The impulse to have it both ways — to give the immigrant or the ethnic citizen special protections against police powers, while simultaneously smearing the critic of such protections as racist and reactionary — now defines western liberalism. In a profoundly illiberal turn, the sword of justice has been reserved for critics of this policy regime. Those who would replace the blindfold and re-balance the scales are deemed heretics and outsiders, “the right wing,” actual Nazis and fascists.
Over time, this has the effect of galvanizing support for the political right, driving voters away from the Democratic or Labour Party. In the privacy of the ballot booth, people give vent to opinions that are unsafe to air in public. Media participation in the gaslighting of public opinion does not reduce racism or increase social tolerance, in fact it does quite the opposite.
Alex Rudakubana reminds me of William “Willie” Horton. During the 1988 presidential race, the George H. W. Bush campaign used television ads against the Democratic nominee, Massachusetts Gov. Michael Dukakis, that used Horton’s image. Horton had been convicted of murder, but was allowed to take weekend furloughs from prison because Gov. Dukakis had vetoed a bill that would have ended the practice. Horton encountered police while on furlough, panicked, fled, and eventually committed a home invasion in which he raped a Maryland woman and stabbed her fiancé.
Americans were rightfully annoyed that a murderer had been set free to assault and rape people. Furlough programs were an example of the soft-on-crime approach that had the approval of liberal social scientists, but had long since worn out its welcome with taxpayers. To this day, it is common wisdom that the ads were racist when the ads made no mention of Horton’s race. Instead, to this day, the “racism” in the ad is deemed to be Horton’s photograph. That’s it. That’s the entire racism.
Viewers saw a black man, and on this basis the liberal intelligentsia still believes that a silent horde of racist television viewers voted for Bush, swinging the election. Lee Atwater, the political hand who came up with the ads after watching Democrat Al Gore question Dukakis on the furlough program during the primary debate that year, did not help matters with a deathbed confession to racism in his own thinking. Yet in the ad itself, only Horton’s blackness was communicated to viewers, and only by a photograph of Horton.

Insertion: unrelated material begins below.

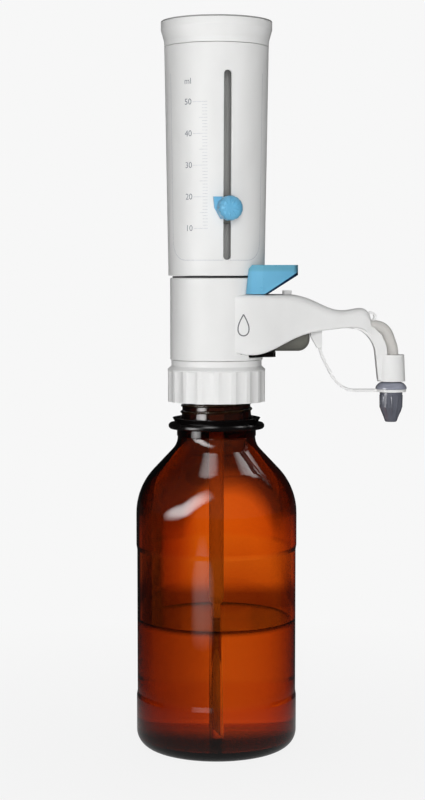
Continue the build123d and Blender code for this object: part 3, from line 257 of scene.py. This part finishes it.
finish = {
    "amber_glass": amber, "reagent": liquid, "white_plastic": white, "grey_plastic": grey,
    "dark_grey_plastic": dark_grey, "black_plastic": black, "blue_plastic": blue,
    "smoky_plastic": smoky, "clear_plastic": clear_plastic, "clear_tube": clear_tube,
    "clear_glass": clear_glass, "ceramic_white": ceramic, "seal_rubber": rubber, "brass": brass,
}
scale_ink = printed("scale_ink", srgb(112, 116, 124))
faint_ink = printed("faint_ink", srgb(196, 198, 202))
mark_ink = printed("mark_ink", srgb(104, 104, 108))


def dress(thing, made):
    """Gives an object one material."""
    thing.data.materials.clear()
    thing.data.materials.append(made.material)


for node, thing in cad.items():
    dress(thing, finish[slot_of[node]])

# the lever: painted shade, darker at its root, along the top and at the end, and very dark along
# its slanted underside, which rises from the foot
lever_blue = moulded("lever_blue", srgb(126, 200, 236), srgb(112, 188, 226), 0.3)
slant = math.radians(33.3)
foot_x, foot_z = 32.3 * MM, 288.4 * MM      # where the underside starts
along_x = lever_blue.axis("X")
along_z = lever_blue.axis("Z")
rise = lever_blue.calc("MULTIPLY", lever_blue.calc("SUBTRACT", along_z, foot_z), math.cos(slant))
run = lever_blue.calc("MULTIPLY", lever_blue.calc("SUBTRACT", along_x, foot_x), math.sin(slant))
lever_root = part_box("valve_lever")[0].x
lever_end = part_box("valve_lever")[1].x
lever_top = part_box("valve_lever")[1].z
# painted shade along the slanted underside
painted_underside_shade = lever_blue.ramp(lever_blue.calc("SUBTRACT", rise, run), (0.0, (0.02, 0.035, 0.07, 1.0)),
                       (1.4 * MM, (0.03, 0.05, 0.09, 1.0)), (1.8 * MM, 1.0), (3.0 * MM, 0.94))
painted_root_and_end_shade = lever_blue.ramp(along_x, (lever_root, 0.72), (lever_root + 4.0 * MM, 1.0),
                             (lever_root + 12.0 * MM, 0.98), (lever_end - 3.0 * MM, 0.92),
                             (lever_end - 1.2 * MM, 0.45))
painted_top_strip_shade = lever_blue.ramp(along_z, (lever_top - 4.5 * MM, 1.0),
                        (lever_top - 2.8 * MM, (0.84, 0.86, 0.80, 1.0)))
lever_blue.feed("Base Color",
                lever_blue.times(lever_blue.fed("Base Color"), painted_underside_shade, painted_root_and_end_shade, painted_top_strip_shade))
dress(cad["valve_lever"], lever_blue)


# ---------------------------------------------------- mesh helpers
def piece(name, made, body, bm):
    """Turns a bmesh into a smooth object that takes a slot's finish and rides on a body."""
    bmesh.ops.recalc_face_normals(bm, faces=bm.faces)
    for face in bm.faces:
        face.smooth = True
    mesh = bpy.data.meshes.new(name)
    bm.to_mesh(mesh)
    bm.free()
    thing = bpy.data.objects.new(name, mesh)
    bpy.context.collection.objects.link(thing)
    dress(thing, made)
    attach(thing, body)
    return thing


def lathe(profile):
    """A closed outline of (radius, height) turned about the Z axis."""
    steps = 128
    bm = bmesh.new()
    loop = [bm.verts.new((radius, 0, height)) for radius, height in profile]
    edges = [bm.edges.new((first, second)) for first, second in zip(loop, loop[1:] + loop[:1])]
    bmesh.ops.spin(bm, geom=loop + edges, axis=(0, 0, 1), cent=(0, 0, 0), angle=2 * math.pi,
                   steps=steps, use_merge=True)
    bmesh.ops.remove_doubles(bm, verts=bm.verts, dist=1e-6)
    return bm


def skin(node):
    """A CAD piece's surface, for laying print and ribs on."""
    mesh = cad[node].data
    return BVHTree.FromPolygons([v.co for v in mesh.vertices], [p.vertices for p in mesh.polygons])


def round_it(surface, centre, angle, height, lift):
    """A surface's point at an angle about an upright axis, seen from outside and raised."""
    outward = Vector((math.cos(angle), math.sin(angle), 0))
    start = Vector((centre, 0, height)) + OUTSIDE * outward
    hit = surface.ray_cast(start, -outward)[0]
    return hit + lift * outward


def from_front(surface, across, height, lift):
    """A surface's point that the front view shows at a place, raised by a lift."""
    hit = surface.ray_cast(Vector((across, -OUTSIDE, height)), Vector((0, 1, 0)))[0]
    return hit - Vector((0, lift, 0))


def strip(bm, rows):
    """Quads between rows of points."""
    made = [[bm.verts.new(point) for point in row] for row in rows]
    for first, second in zip(made, made[1:]):
        for low, high, high_next, low_next in zip(first, first[1:], second[1:], second):
            bm.faces.new((low, high, high_next, low_next))


def neighbours(points):
    """Each point with the one before and the one after it."""
    return zip(points[:1] + points[:-1], points, points[1:] + points[-1:])


def outline(points, width):
    """Pairs of points on either side of a line, a width apart."""
    pairs = []
    for before, here, after in neighbours(points):
        along = (Vector(after) - Vector(before)).normalized()
        side = Vector((-along.y, along.x)) * width / 2
        pairs.append((Vector(here) - side, Vector(here) + side))
    return pairs


def lettering(text, size):
    """The flat faces of a centred text as lists of (across, up) points."""
    curve = bpy.data.curves.new("lettering", "FONT")
    curve.body = text
    curve.size = size
    curve.align_x = "CENTER"
    curve.align_y = "CENTER"
    curve.resolution_u = 3
    holder = bpy.data.objects.new("lettering", curve)
    bpy.context.collection.objects.link(holder)
    shaped = holder.evaluated_get(bpy.context.evaluated_depsgraph_get())
    mesh = bpy.data.meshes.new_from_object(shaped)
    faces = [[mesh.vertices[index].co.xy.copy() for index in face.vertices]
             for face in mesh.polygons]
    bpy.data.objects.remove(holder)
    bpy.data.meshes.remove(mesh)
    return faces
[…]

Liberals immediately and loudly complained about racism in the ads and it worked against Democrats in 1988, for in fact the vast ‘silent majority’ of American voters were repelled by the policy itself, and then infuriated by the gaslighting. Dukakis was the third Democratic nominee in a row with a perception of soft-on-crime policy to go down in Electoral College flames. Americans did not care if they were “racist” for opposing the idiotic luxury beliefs of their political elites, such as the supposed efficacy of prison furlough programs for murderers.
I was alive and politically aware at the time, so I knew people who did not care about Horton’s race, but decried the policy of furloughs. Horton’s blackness mattered most to the people decrying the advertisement. No one else cared. In American politics, this is called “waving the bloody shirt,” a term dating to the eve of the American Civil War. Social justice advocates have waved William Horton’s image as a bloody shirt since 1988.
The term “far-right mob” is a bloody shirt that the British elites wave to justify suppression of public dissent. It presumes that citizens have no legitimate complaints about the kid gloves that the British state wears with citizens of one color versus the iron fist applied to dissidents of another color.
Counterterrorism officials looked at Rudakubana and dismissed the danger. After his arrest, UK justice withheld the mugshot of Axel Rudakubana until his trial for fear of tainting the jury pool, and media outlets obediently used only pictures of the killer as a child. Meanwhile, police arrested or interrogated white British citizens for naughty racist tweets about immigrants. The phrase “non-crime hate incident” has come to define the Orwellian state of British justice. No one is allowed to discuss the racist elephant in the room, because racism.
Western liberals must stop calling everyone Nazis and fascists before they make Nazis and fascists fashionable again, stop calling contrary opinions “misinformation” to justify their own policy failures. Borrowed from progressive political discourse, this noxious habit becomes repellent to majorities of citizens. Over time, they develop immunity to the shaming. They embrace it.
When politicians protect evil in the name of fighting racism, they only empower the politics of resentment, reaction, and ethnonationalism against themselves. They elect the populists they fear most. “Fine,” voters say. “I will be ‘far right’ then.” It has happened in Sweden, in France, in the Netherlands. It is happening in Germany. It is happening across the west because western liberalism forgot its own best values of equal justice. They forgot that the goddess is supposed to be blind.